Inter-Roma, la lavagna tattica

Lavagna tatticaIn un silenzioso e mesto San Siro l’Inter saluta l’ultimo obiettivo della sua maledetta stagione. All’ultimo momento Stramaccioni riceve un ultimo sgarbo dal beffardo destino ed è costretto a rinunciare anche ad Esteban Cambiasso.

Ciò che resta dell’Inter(una squadra intera fuori per infortuni e squalifiche), nonostante tutto, sfiora la remuntada e, per quasi un’ora, fa brillare gli occhi teneri dei propri tifosi. Alla lunga la Roma prenderà campo, coraggio e qualificazione.

Tre ragazzi della Primavera chiuderanno in campo, quasi a suggerire un inevitabile passaggio di consegne e di testimone che chiude una pagina indelebile di una gran bella storia.

L’ANALISI TATTICA

COSA HA FUNZIONATO – Per 55 minuti l’Inter regala speranze e suggestioni fantasiose al proprio pubblico. I ragazzi di Stramaccioni mettono in soggezione una Roma che, nonostante una carataura tecnica superiore, viene contenuta ed arginata senza particolari patemi, se non in qualche rara occasione. Il 4-3-3 disegnato dal mister romano trova interpreti sicuri ed insoliti attori protagonisti. L’Inter va avanti con coraggio e determinazione, sfrutta bene l’ampiezza del campo e sviluppa buone trame votate alla profondità. Kovacic ispira con la solita autorevolezza, gli interni di centrocampo(Zanetti e Kuzmanovic) dettano i tempi del pressing alto accorciando, coprendo e riuscendo a mantenere la squadra corta e compatta.
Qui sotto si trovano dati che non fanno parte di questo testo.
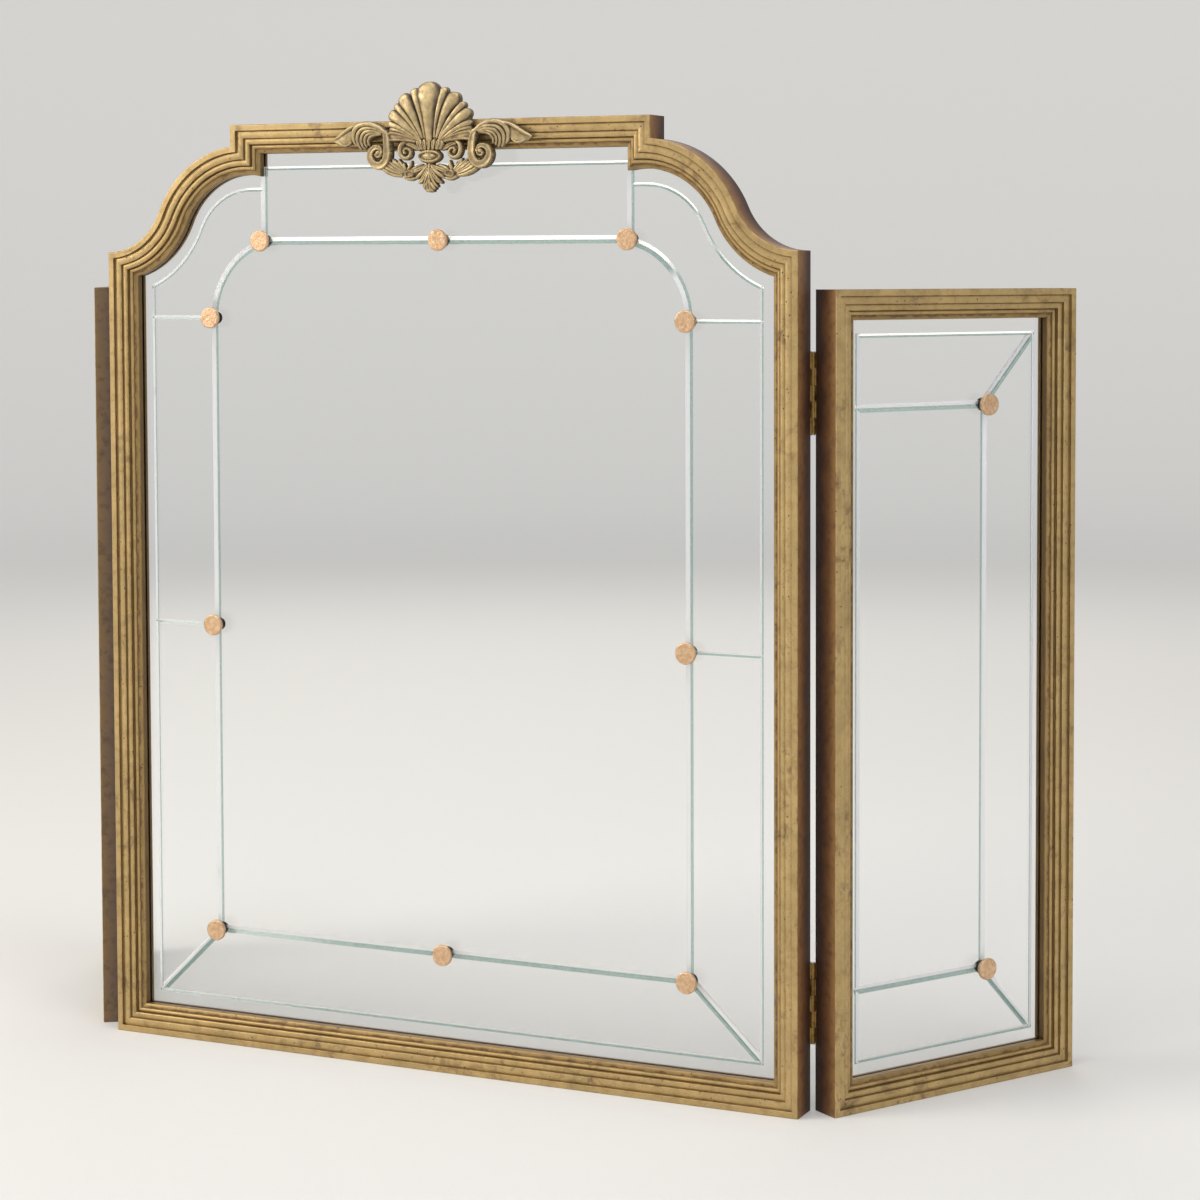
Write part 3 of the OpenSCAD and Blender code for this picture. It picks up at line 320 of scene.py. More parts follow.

Rocchi, praticamente, fa reparto da solo, impegnando la linea difensiva avversaria, lavorando egregiamente di sponda e favorendo il fraseggio corto utile per gli inserimenti senza palla. Proprio da un’azione congegnata in questo modo nasce lo strepitoso gol del vantaggio, con la perfetta esecuzione finale del redivivo Jonathan che, anche se solo per l’occasione, decide di travestirsi da Maicon e di regalarsi un attimo di impareggiabile notorietà. Troppo bello per essere vero e troppo bello per un’Inter che si regala il sapore dolce di un’impresa impossibile. Ricky Alvarez, con i suoi continui guizzi in velocità e con le sue giocate improvvise di classe, sfida con sfrontatezza l’armata giallorossa, stuzzica le fantasie del pubblico ed accende quella fiammella di illusione e miraggio che un superlativo Handanovic (rivedibile, forse, soltanto sulla terza marcatura di Torosidis) conserverà viva per più di un tempo.

COSA NON HA FUNZIONATO – Per capire cosa non ha funzionato bisogna volgere lo sguardo altrove, bisogna voltarsi indietro ed esaminare problemi cronici, in parte strutturali, in parte ascrivibili alla sfortuna, che hanno messo dapprima in ginocchio e, poi, al tappeto la squadra di Moratti. A voler essere troppo tignosi e severi nelle critiche si farebbe un torto enorme ad una squadra che non ha mai avuto vergogna di metterci la faccia, anche a condizione di frustrare la propria dignità e la propria anima. Viene da chiedersi cosa avrebbe potuto osare di più l’Inter vista contro la Roma per tentare di strappare la qualificazione alla finale di Coppa Italia. Che senso avrebbe, adesso, dire che Schelotto ha ciondolato in campo litigando con la palla e con i suoi fondamentali? O che Torosidis, così come Raimondi, ha asfaltato nella seconda frazione di gioco la corsia sinistra difensiva dell’Inter? Oppure che per una stagione intera la squadra ha subito gol in fotocopia a palla libera e scoperta a causa, in parte, di una linea difensiva poco pulita e con poco filtro? Che senso avrebbe, adesso, dire ciò che non ha funzionato, ricercare colpevoli, colpe e carnefici in una formazione in cui ognuno è vittima di un passato troppo grande e di un presente troppo piccolo?